A seed no bigger than a flake of oatmeal grows into one of the largest and longest-living organisms on Earth, trees that can stand more than 200 feet tall and live for thousands of years. But they do not grow alone. Giant sequoia roots are remarkably shallow for trees of their size. What keeps them standing is not depth but interconnection. They grow in groves because their root systems reach toward one another underground, sharing water, sharing nutrients, and communicating in ways that science is only beginning to understand.
To release their seeds at all, sequoia cones need fire. Intense heat. The kind of heat that breaks something open so that something new can begin.
Marion Soloway has carried that story with her ever since. Some of the longtime members of the Montecito-Sequoia community wear small silver sequoia seed pendants, a reminder of what they came from, and what they are still becoming.

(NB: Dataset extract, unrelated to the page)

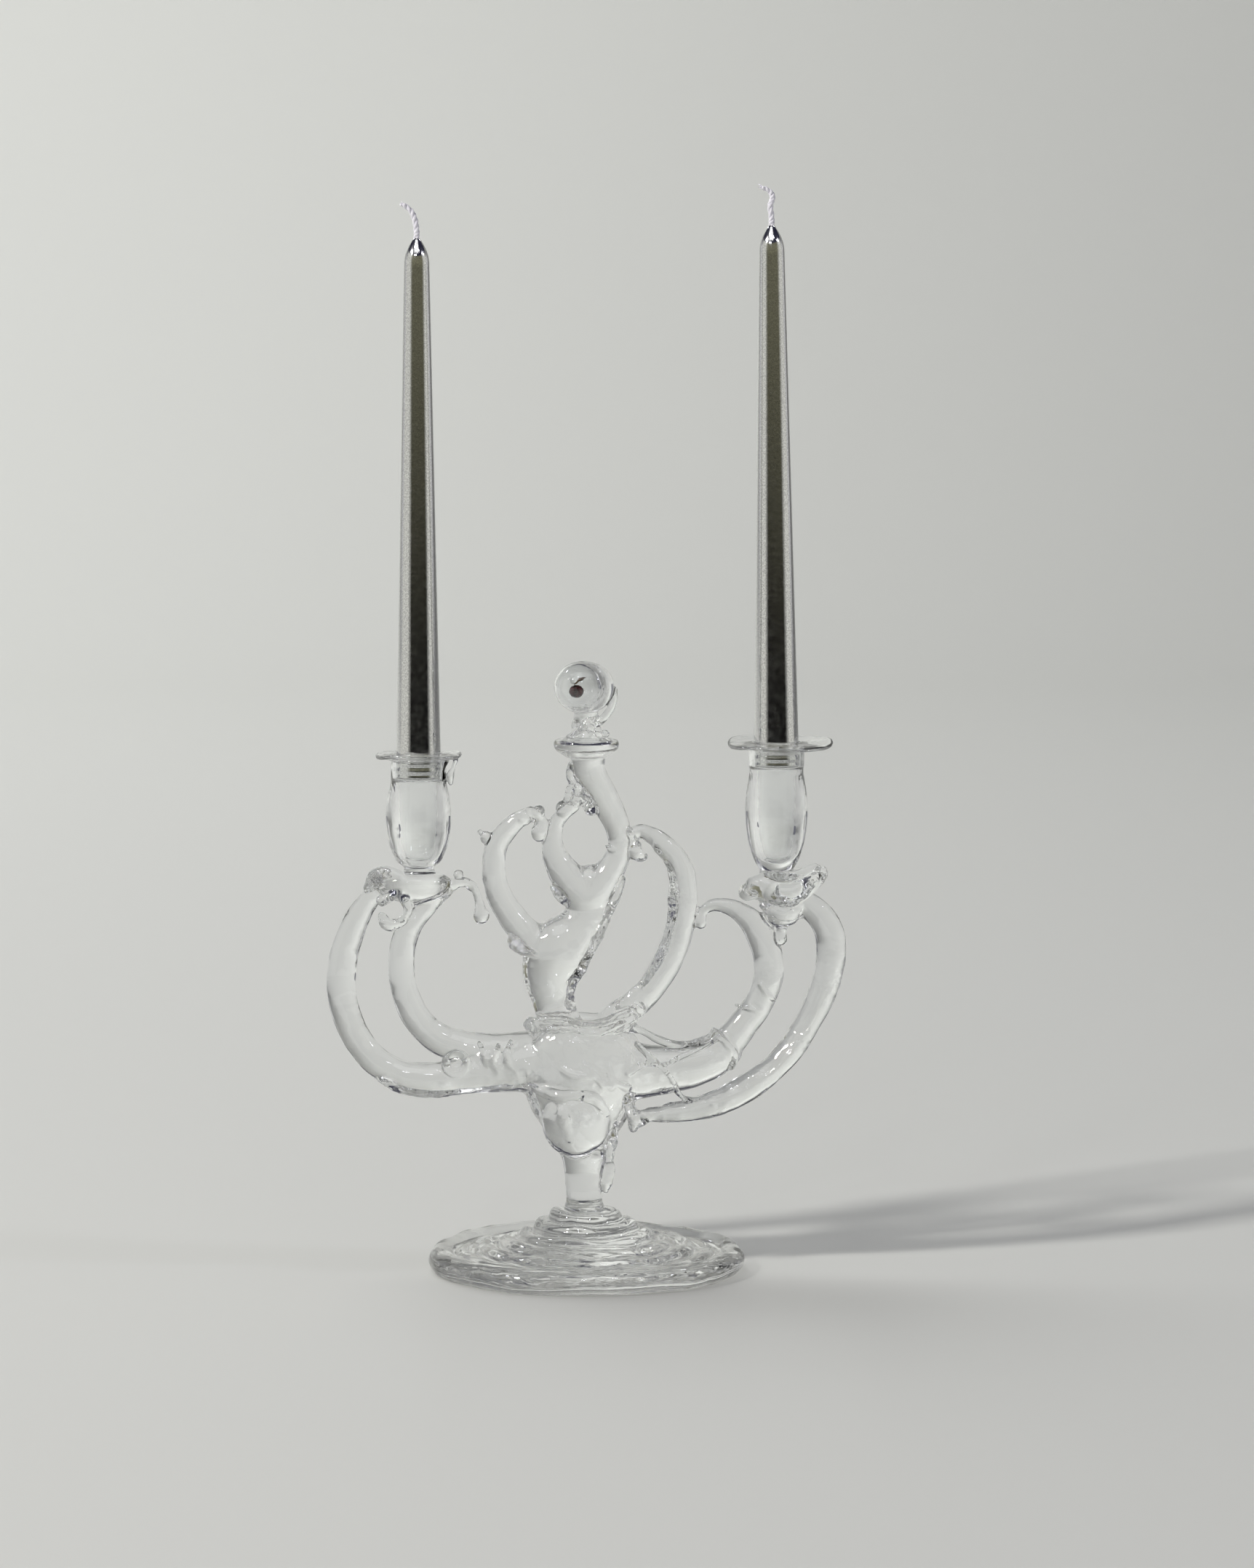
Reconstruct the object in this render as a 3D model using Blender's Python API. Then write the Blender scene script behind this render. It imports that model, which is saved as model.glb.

Fifty-six years after a young woman arrived at a mountain camp and discovered a teacher who changed everything, the seeds Barnes planted are still finding soil. A girl who once ran barefoot through the streets of Honolulu, who served her country in wartime, who rode two horses at once and never quite stopped. She spent a lifetime teaching others that learning is not something that happens to you. It is something you do, with your whole self, in community with others, every single day.
Giant sequoias do not grow overnight. They grow because someone believed, decades earlier, that the planting was worth it. Virginia "Pony" Barnes spent 95 years believing exactly that. She planted her seeds in Hawaii, Maine, Washington D.C., Palo Alto, the Sierra Nevadas, and in the classrooms and hearts of generations of teachers at San José State University.
"SJSU will continue her work by planting more sequoia seeds and nurturing them to become giant sequoias," Soloway says. And now, thanks to the gift that bears her name, they always will be.